■ Task instructions
Repeat the material exactly, leaving nothing out.
[start Dataset section]
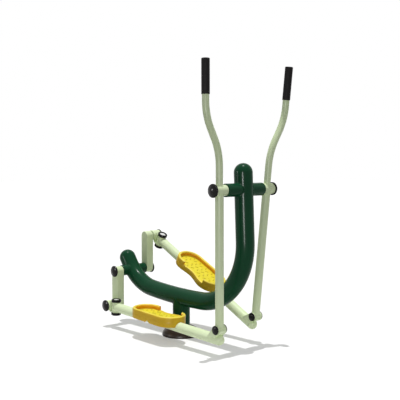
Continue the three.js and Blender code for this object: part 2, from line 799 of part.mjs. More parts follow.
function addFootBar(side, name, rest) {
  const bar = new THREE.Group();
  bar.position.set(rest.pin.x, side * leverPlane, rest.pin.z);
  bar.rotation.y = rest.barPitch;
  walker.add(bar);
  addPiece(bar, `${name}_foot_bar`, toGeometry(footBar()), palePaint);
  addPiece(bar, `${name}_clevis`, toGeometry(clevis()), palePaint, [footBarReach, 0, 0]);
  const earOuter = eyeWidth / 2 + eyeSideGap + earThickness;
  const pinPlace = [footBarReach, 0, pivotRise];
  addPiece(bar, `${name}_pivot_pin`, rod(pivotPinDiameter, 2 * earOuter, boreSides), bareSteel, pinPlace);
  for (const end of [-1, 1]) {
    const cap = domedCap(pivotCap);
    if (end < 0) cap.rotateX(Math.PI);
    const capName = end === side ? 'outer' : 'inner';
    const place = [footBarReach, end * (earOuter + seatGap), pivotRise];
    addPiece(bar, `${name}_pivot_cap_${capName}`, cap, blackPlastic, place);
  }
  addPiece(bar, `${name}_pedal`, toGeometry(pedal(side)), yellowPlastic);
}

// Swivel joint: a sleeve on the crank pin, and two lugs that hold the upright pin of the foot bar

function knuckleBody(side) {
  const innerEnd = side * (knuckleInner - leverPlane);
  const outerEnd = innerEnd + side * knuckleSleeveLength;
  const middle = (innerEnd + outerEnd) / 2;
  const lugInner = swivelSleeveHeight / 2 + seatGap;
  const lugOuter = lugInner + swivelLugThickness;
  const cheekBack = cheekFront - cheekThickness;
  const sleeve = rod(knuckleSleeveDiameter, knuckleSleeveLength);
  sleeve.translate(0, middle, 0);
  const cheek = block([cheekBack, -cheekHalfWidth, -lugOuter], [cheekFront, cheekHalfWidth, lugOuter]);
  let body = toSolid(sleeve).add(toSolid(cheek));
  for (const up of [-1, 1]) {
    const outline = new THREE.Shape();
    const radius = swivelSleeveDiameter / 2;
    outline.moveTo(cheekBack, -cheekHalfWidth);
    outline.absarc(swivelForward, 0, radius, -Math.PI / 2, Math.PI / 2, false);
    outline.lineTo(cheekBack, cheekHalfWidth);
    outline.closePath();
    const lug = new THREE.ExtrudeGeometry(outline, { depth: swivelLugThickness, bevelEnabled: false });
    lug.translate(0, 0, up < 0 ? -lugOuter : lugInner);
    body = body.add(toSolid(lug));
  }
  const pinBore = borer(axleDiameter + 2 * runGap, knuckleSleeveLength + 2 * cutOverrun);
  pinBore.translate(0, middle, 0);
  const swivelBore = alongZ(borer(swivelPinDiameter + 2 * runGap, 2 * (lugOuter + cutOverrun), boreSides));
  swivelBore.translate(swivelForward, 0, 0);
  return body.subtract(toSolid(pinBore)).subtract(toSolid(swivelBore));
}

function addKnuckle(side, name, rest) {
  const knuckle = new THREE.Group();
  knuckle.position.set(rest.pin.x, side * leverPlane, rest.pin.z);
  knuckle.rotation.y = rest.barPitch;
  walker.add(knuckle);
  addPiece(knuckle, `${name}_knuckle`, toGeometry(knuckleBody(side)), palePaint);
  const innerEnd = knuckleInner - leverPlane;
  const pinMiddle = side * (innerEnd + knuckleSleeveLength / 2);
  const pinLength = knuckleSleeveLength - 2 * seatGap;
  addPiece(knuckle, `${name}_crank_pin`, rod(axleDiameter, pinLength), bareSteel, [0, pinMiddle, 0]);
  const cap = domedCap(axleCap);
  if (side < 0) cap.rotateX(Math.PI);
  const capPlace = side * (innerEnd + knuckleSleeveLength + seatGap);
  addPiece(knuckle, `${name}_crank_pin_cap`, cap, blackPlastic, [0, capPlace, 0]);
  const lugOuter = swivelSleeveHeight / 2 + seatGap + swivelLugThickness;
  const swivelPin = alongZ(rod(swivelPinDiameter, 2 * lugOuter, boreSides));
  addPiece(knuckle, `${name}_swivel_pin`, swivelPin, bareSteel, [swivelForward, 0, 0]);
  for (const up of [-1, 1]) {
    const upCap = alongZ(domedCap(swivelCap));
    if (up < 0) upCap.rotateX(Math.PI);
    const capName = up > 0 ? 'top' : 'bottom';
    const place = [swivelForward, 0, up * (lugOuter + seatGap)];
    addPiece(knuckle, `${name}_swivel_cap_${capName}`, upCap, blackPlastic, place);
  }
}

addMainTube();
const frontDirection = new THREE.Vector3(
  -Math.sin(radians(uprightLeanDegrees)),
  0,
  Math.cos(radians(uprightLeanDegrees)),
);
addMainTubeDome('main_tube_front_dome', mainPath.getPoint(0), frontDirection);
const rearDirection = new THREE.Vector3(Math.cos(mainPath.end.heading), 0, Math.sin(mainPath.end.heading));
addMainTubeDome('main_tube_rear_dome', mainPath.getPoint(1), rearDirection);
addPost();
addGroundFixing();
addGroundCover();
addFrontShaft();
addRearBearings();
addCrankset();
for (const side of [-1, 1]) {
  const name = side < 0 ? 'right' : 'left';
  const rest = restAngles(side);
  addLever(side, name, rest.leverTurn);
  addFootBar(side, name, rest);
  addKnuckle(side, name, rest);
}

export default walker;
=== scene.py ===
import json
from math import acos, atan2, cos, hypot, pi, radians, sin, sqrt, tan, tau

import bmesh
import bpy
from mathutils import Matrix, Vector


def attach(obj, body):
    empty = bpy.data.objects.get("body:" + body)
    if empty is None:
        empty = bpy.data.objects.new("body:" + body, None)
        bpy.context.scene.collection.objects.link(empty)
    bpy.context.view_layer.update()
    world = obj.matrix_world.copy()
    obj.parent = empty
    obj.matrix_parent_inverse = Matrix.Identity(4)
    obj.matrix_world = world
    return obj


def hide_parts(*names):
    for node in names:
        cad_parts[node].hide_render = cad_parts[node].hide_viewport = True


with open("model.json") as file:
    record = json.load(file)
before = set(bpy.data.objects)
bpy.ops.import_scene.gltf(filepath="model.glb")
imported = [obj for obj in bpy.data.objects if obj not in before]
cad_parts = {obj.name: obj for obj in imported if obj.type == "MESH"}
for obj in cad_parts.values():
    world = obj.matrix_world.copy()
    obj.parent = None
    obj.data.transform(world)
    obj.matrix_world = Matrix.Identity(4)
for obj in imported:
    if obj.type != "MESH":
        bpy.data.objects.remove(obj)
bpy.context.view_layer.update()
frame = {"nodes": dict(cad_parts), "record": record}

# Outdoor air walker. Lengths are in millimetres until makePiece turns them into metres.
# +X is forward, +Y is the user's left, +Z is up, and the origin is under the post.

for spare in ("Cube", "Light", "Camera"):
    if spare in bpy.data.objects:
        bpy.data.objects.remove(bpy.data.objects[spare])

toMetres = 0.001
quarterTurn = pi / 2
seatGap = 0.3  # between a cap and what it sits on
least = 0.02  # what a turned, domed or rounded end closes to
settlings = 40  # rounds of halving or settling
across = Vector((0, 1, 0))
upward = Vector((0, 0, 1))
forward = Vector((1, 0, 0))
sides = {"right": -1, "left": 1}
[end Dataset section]
■ Answer in full
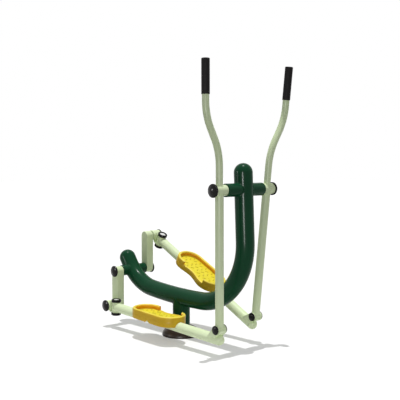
Continue the three.js and Blender code for this object: part 2, from line 799 of part.mjs. More parts follow.
function addFootBar(side, name, rest) {
  const bar = new THREE.Group();
  bar.position.set(rest.pin.x, side * leverPlane, rest.pin.z);
  bar.rotation.y = rest.barPitch;
  walker.add(bar);
  addPiece(bar, `${name}_foot_bar`, toGeometry(footBar()), palePaint);
  addPiece(bar, `${name}_clevis`, toGeometry(clevis()), palePaint, [footBarReach, 0, 0]);
  const earOuter = eyeWidth / 2 + eyeSideGap + earThickness;
  const pinPlace = [footBarReach, 0, pivotRise];
  addPiece(bar, `${name}_pivot_pin`, rod(pivotPinDiameter, 2 * earOuter, boreSides), bareSteel, pinPlace);
  for (const end of [-1, 1]) {
    const cap = domedCap(pivotCap);
    if (end < 0) cap.rotateX(Math.PI);
    const capName = end === side ? 'outer' : 'inner';
    const place = [footBarReach, end * (earOuter + seatGap), pivotRise];
    addPiece(bar, `${name}_pivot_cap_${capName}`, cap, blackPlastic, place);
  }
  addPiece(bar, `${name}_pedal`, toGeometry(pedal(side)), yellowPlastic);
}

// Swivel joint: a sleeve on the crank pin, and two lugs that hold the upright pin of the foot bar

function knuckleBody(side) {
  const innerEnd = side * (knuckleInner - leverPlane);
  const outerEnd = innerEnd + side * knuckleSleeveLength;
  const middle = (innerEnd + outerEnd) / 2;
  const lugInner = swivelSleeveHeight / 2 + seatGap;
  const lugOuter = lugInner + swivelLugThickness;
  const cheekBack = cheekFront - cheekThickness;
  const sleeve = rod(knuckleSleeveDiameter, knuckleSleeveLength);
  sleeve.translate(0, middle, 0);
  const cheek = block([cheekBack, -cheekHalfWidth, -lugOuter], [cheekFront, cheekHalfWidth, lugOuter]);
  let body = toSolid(sleeve).add(toSolid(cheek));
  for (const up of [-1, 1]) {
    const outline = new THREE.Shape();
    const radius = swivelSleeveDiameter / 2;
    outline.moveTo(cheekBack, -cheekHalfWidth);
    outline.absarc(swivelForward, 0, radius, -Math.PI / 2, Math.PI / 2, false);
    outline.lineTo(cheekBack, cheekHalfWidth);
    outline.closePath();
    const lug = new THREE.ExtrudeGeometry(outline, { depth: swivelLugThickness, bevelEnabled: false });
    lug.translate(0, 0, up < 0 ? -lugOuter : lugInner);
    body = body.add(toSolid(lug));
  }
  const pinBore = borer(axleDiameter + 2 * runGap, knuckleSleeveLength + 2 * cutOverrun);
  pinBore.translate(0, middle, 0);
  const swivelBore = alongZ(borer(swivelPinDiameter + 2 * runGap, 2 * (lugOuter + cutOverrun), boreSides));
  swivelBore.translate(swivelForward, 0, 0);
  return body.subtract(toSolid(pinBore)).subtract(toSolid(swivelBore));
}

function addKnuckle(side, name, rest) {
  const knuckle = new THREE.Group();
  knuckle.position.set(rest.pin.x, side * leverPlane, rest.pin.z);
  knuckle.rotation.y = rest.barPitch;
  walker.add(knuckle);
  addPiece(knuckle, `${name}_knuckle`, toGeometry(knuckleBody(side)), palePaint);
  const innerEnd = knuckleInner - leverPlane;
  const pinMiddle = side * (innerEnd + knuckleSleeveLength / 2);
  const pinLength = knuckleSleeveLength - 2 * seatGap;
  addPiece(knuckle, `${name}_crank_pin`, rod(axleDiameter, pinLength), bareSteel, [0, pinMiddle, 0]);
  const cap = domedCap(axleCap);
  if (side < 0) cap.rotateX(Math.PI);
  const capPlace = side * (innerEnd + knuckleSleeveLength + seatGap);
  addPiece(knuckle, `${name}_crank_pin_cap`, cap, blackPlastic, [0, capPlace, 0]);
  const lugOuter = swivelSleeveHeight / 2 + seatGap + swivelLugThickness;
  const swivelPin = alongZ(rod(swivelPinDiameter, 2 * lugOuter, boreSides));
  addPiece(knuckle, `${name}_swivel_pin`, swivelPin, bareSteel, [swivelForward, 0, 0]);
  for (const up of [-1, 1]) {
    const upCap = alongZ(domedCap(swivelCap));
    if (up < 0) upCap.rotateX(Math.PI);
    const capName = up > 0 ? 'top' : 'bottom';
    const place = [swivelForward, 0, up * (lugOuter + seatGap)];
    addPiece(knuckle, `${name}_swivel_cap_${capName}`, upCap, blackPlastic, place);
  }
}

addMainTube();
const frontDirection = new THREE.Vector3(
  -Math.sin(radians(uprightLeanDegrees)),
  0,
  Math.cos(radians(uprightLeanDegrees)),
);
addMainTubeDome('main_tube_front_dome', mainPath.getPoint(0), frontDirection);
const rearDirection = new THREE.Vector3(Math.cos(mainPath.end.heading), 0, Math.sin(mainPath.end.heading));
addMainTubeDome('main_tube_rear_dome', mainPath.getPoint(1), rearDirection);
addPost();
addGroundFixing();
addGroundCover();
addFrontShaft();
addRearBearings();
addCrankset();
for (const side of [-1, 1]) {
  const name = side < 0 ? 'right' : 'left';
  const rest = restAngles(side);
  addLever(side, name, rest.leverTurn);
  addFootBar(side, name, rest);
  addKnuckle(side, name, rest);
}

export default walker;
=== scene.py ===
import json
from math import acos, atan2, cos, hypot, pi, radians, sin, sqrt, tan, tau

import bmesh
import bpy
from mathutils import Matrix, Vector


def attach(obj, body):
    empty = bpy.data.objects.get("body:" + body)
    if empty is None:
        empty = bpy.data.objects.new("body:" + body, None)
        bpy.context.scene.collection.objects.link(empty)
    bpy.context.view_layer.update()
    world = obj.matrix_world.copy()
    obj.parent = empty
    obj.matrix_parent_inverse = Matrix.Identity(4)
    obj.matrix_world = world
    return obj


def hide_parts(*names):
    for node in names:
        cad_parts[node].hide_render = cad_parts[node].hide_viewport = True


with open("model.json") as file:
    record = json.load(file)
before = set(bpy.data.objects)
bpy.ops.import_scene.gltf(filepath="model.glb")
imported = [obj for obj in bpy.data.objects if obj not in before]
cad_parts = {obj.name: obj for obj in imported if obj.type == "MESH"}
for obj in cad_parts.values():
    world = obj.matrix_world.copy()
    obj.parent = None
    obj.data.transform(world)
    obj.matrix_world = Matrix.Identity(4)
for obj in imported:
    if obj.type != "MESH":
        bpy.data.objects.remove(obj)
bpy.context.view_layer.update()
frame = {"nodes": dict(cad_parts), "record": record}

# Outdoor air walker. Lengths are in millimetres until makePiece turns them into metres.
# +X is forward, +Y is the user's left, +Z is up, and the origin is under the post.

for spare in ("Cube", "Light", "Camera"):
    if spare in bpy.data.objects:
        bpy.data.objects.remove(bpy.data.objects[spare])

toMetres = 0.001
quarterTurn = pi / 2
seatGap = 0.3  # between a cap and what it sits on
least = 0.02  # what a turned, domed or rounded end closes to
settlings = 40  # rounds of halving or settling
across = Vector((0, 1, 0))
upward = Vector((0, 0, 1))
forward = Vector((1, 0, 0))
sides = {"right": -1, "left": 1}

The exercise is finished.